-- BEGIN --

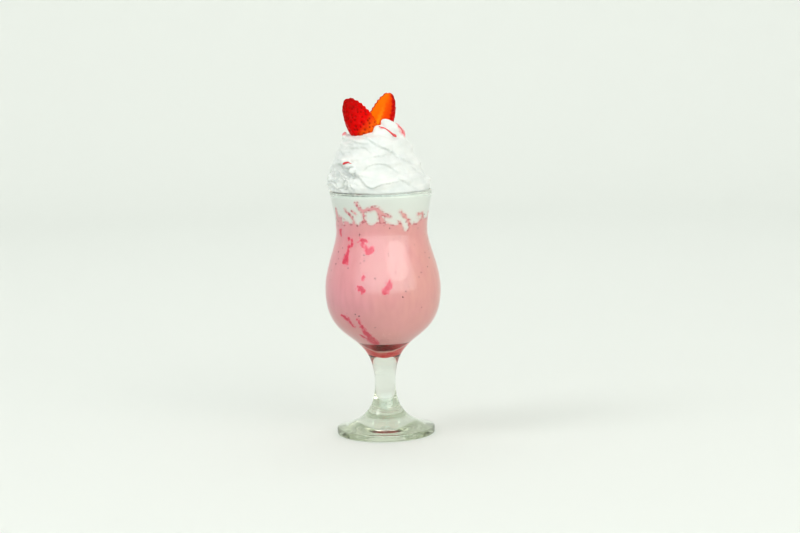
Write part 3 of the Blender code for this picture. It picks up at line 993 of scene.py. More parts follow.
def surface_lift(places):
    """How far, in mm, each place of the heap is lifted or sunk by all that works its surface."""
    above = np.clip((places[:, 2] - GLASS_HEIGHT) / (3 * MM), 0.0, 1.0)
    crinkled = np.clip(0.5 + 1.5 * noise_at(places, CRINKLED_PATCH, 3.0), 0.15, 1.0)
    creases = np.clip(1 - np.abs(noise_at(places, CREASE_GAP, 6.0)) / CREASE_SHARE, 0.0, 1.0)
    rough = 0.75 * noise_at(places, 9 * MM, 2.0) + 0.4 * crinkled * noise_at(places, 3.2 * MM, 4.0)
    worked = rough - CREASE_DEPTH * crinkled * creases - HEAP_SHRINK + crumple(places)
    return fold_lift(places) + above * worked


def make_cream(finish):
    """The whipped cream: piped turns, folds, curls, and the plug in the glass."""
    base = heap_base(finish)
    cage = cage_of(base.data)
    add_curls(cage)
    bpy.data.objects.remove(base)
    heap = joined("whipped_cream_heap", cage, finish, HEAP_VOXEL, 3)
    places = pressed(vertex_places(heap.data))
    move_vertices(heap.data, places)
    lift = surface_lift(places)[:, None] * vertex_normals(heap.data) * MM
    move_vertices(heap.data, places + lift)
    relax(heap, 2)
    fit_in_mouth(heap.data)
    stains = [np.array(s) + (0, 0, GLASS_HEIGHT / MM, 0) for s in JUICE_STAINS]
    write_attribute(heap.data, "juice_reach", reach_into(vertex_places(heap.data), stains))
    return settle(heap, "cream", "whipped_cream")


def fit_in_mouth(mesh):
    """Puts the cream's side just into the glass's wall, and leaves the lip free."""
    places = vertex_places(mesh)
    radius = np.hypot(places[:, 0], places[:, 1])
    wall = inner_wall(np.minimum(places[:, 2], GLASS_HEIGHT))
    contact = GLASS_HEIGHT - CONTACT_BELOW_RIM
    touching = (places[:, 2] < contact) & (radius > wall - CONTACT_REACH)
    free = (places[:, 2] >= contact) & (places[:, 2] < GLASS_HEIGHT + 0.4 * MM)
    wanted = np.where(touching, wall + CREAM_INTO_WALL, radius)
    wanted = np.where(free, np.minimum(radius, wall - LIP_GAP), wanted)
    scale = wanted / np.maximum(radius, 1e-9)
    move_vertices(mesh, places * np.stack((scale, scale, np.ones_like(scale)), axis=1))


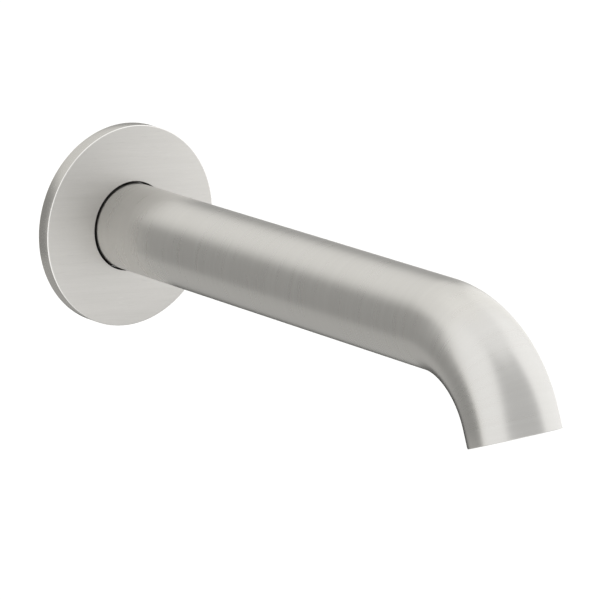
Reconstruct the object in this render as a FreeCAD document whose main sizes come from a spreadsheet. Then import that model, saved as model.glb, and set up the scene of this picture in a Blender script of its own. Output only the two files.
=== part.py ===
import FreeCAD, Part
import math
import os

import Sketcher

# A wall mounted bath spout: a bent stainless tube that stands out of a round wall flange, plugs
# onto a brass nipple screwed into the wall fitting, and carries a stream straightener at its mouth.
#
# Frame: the origin is the centre of the flange's wall face. +Y runs into the wall, +Z is up, and
# the spout reaches out along -Y. Lengths are millimetres and angles are degrees.

SIZES = [
    # Spout tube. Its straight run is counted from the wall face to the start of the bend.
    ("tube_diameter", 30.0),
    ("tube_wall", 1.5),
    ("straight_length", 168.5),
    ("bend_radius", 35.5),
    ("bend_angle", 69.0),
    ("outlet_length", 6.5),
    ("tube_set_back", 1.0),
    ("mouth_edge_break", 0.2),
    # Clearances: at brazed joints, under sliding seals, and around pieces that lie loose.
    ("braze_gap", 0.03),
    ("seal_clearance", 0.05),
    ("piece_gap", 0.05),
    # Wall flange, a shallow pan with a thick hub around the tube.
    ("flange_diameter", 70.0),
    ("flange_thickness", 5.3),
    ("flange_plate", 2.0),
    ("flange_rim", 2.0),
    ("flange_edge_break", 0.25),
    ("flange_bore_gap", 0.6),
    ("hub_wall", 4.9),
    ("hub_set_back", 0.8),
    ("grip_groove_depth", 1.8),
    ("grip_groove_width", 2.2),
    ("wall_seal_margin", 1.0),
    # Inlet socket, the turned insert brazed into the wall end of the tube.
    ("socket_wall", 2.87),
    ("socket_clearance", 0.1),
    ("socket_lead_length", 2.0),
    ("socket_lead_depth", 1.0),
    ("socket_front_break", 0.5),
    ("socket_end_space", 2.5),
    ("socket_throat_length", 3.5),
    ("socket_throat_step", 2.1),
    # Positions along the nipple, each counted from the piece before it, out from the flange's face.
    ("screw_ahead", 7.7),
    ("seal_ahead", 7.0),
    ("seal_spacing", 8.0),
    ("spigot_end_land", 6.0),
    # Nipple. Its thread is a half inch pipe thread, drawn as a plain cylinder.
    ("inlet_thread_diameter", 20.955),
    ("inlet_thread_length", 14.0),
    ("thread_end_break", 1.0),
    ("relief_diameter", 18.2),
    ("relief_wall", 3.1),
    ("relief_length", 3.0),
    ("collar_depth", 1.0),
    ("collar_thickness", 4.0),
    ("collar_step", 2.7),
    ("spigot_wall", 4.5),
    ("spigot_lead_length", 2.4),
    ("spigot_lead_depth", 1.2),
    ("seal_groove_depth", 1.8),
    ("seal_groove_width", 2.6),
    ("seal_groove_floor_gap", 0.02),
    ("seal_groove_side_gap", 0.15),
    ("key_depth", 10.0),
    ("thread_seal_thickness", 2.0),
    ("thread_seal_width", 2.3),
    ("thread_seal_gap", 0.22),
    # Grub screw, M5, under the tube.
    ("screw_diameter", 5.0),
    ("screw_length", 4.0),
    ("screw_thread_gap", 0.05),
    ("screw_tip_gap", 0.12),
    ("screw_hole_gap", 0.25),
    ("screw_key_flats", 2.5),
    ("screw_key_depth", 2.0),
    ("screw_end_break", 0.4),
    # Outlet seat, the threaded ring brazed into the mouth of the tube.
    ("seat_wall", 1.41),
    ("seat_recess", 0.8),
    ("seat_thread_start", 4.5),
    ("seat_relief", 0.34),
    ("seat_shoulder", 1.2),
    ("seat_opening_step", 2.7),
    ("aerator_thread_gap", 0.06),
    # Aerator housing and the loose pieces stacked inside it.
    ("housing_recess", 1.0),
    ("housing_height", 7.4),
    ("housing_wall", 1.3),
    ("housing_skirt_step", 0.2),
    ("housing_ledge", 0.8),
    ("housing_ledge_width", 1.1),
    ("housing_edge_break", 0.3),
    ("key_slot_width", 1.6),
    ("key_slot_overrun", 0.5),
    ("key_slot_land", 0.2),
    ("aerator_seal_thickness", 1.5),
    ("aerator_seal_width", 2.8),
    ("sleeve_wall", 1.65),
    ("sleeve_ledge", 0.6),
    ("stack_ring_wall", 0.8),
    ("grid_height", 1.6),
    ("grid_pitch", 2.4),
    ("grid_web", 0.35),
    ("screen_thickness", 0.3),
    ("screen_pitch", 1.3),
    ("screen_wire", 0.4),
    ("spacer_height", 0.8),
    ("jet_disc_height", 1.5),
    ("jet_plate", 0.6),
    ("jet_diameter", 1.0),
    ("strainer_rim_height", 0.6),
    ("strainer_crown_height", 2.2),
    ("strainer_wall", 0.6),
    ("strainer_crown_gap", 0.1),
    ("strainer_slope", 1.1),
    ("strainer_hole_diameter", 0.9),
]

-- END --

## [EXERCISE AIM]
Scan the listing above. Collect all lines with the word "FreeCAD".

## [REPLY]
Reconstruct the object in this render as a FreeCAD document whose main sizes come from a spreadsheet. Then import that model, saved as model.glb, and set up the scene of this picture in a Blender script of its own. Output only the two files.
import FreeCAD, Part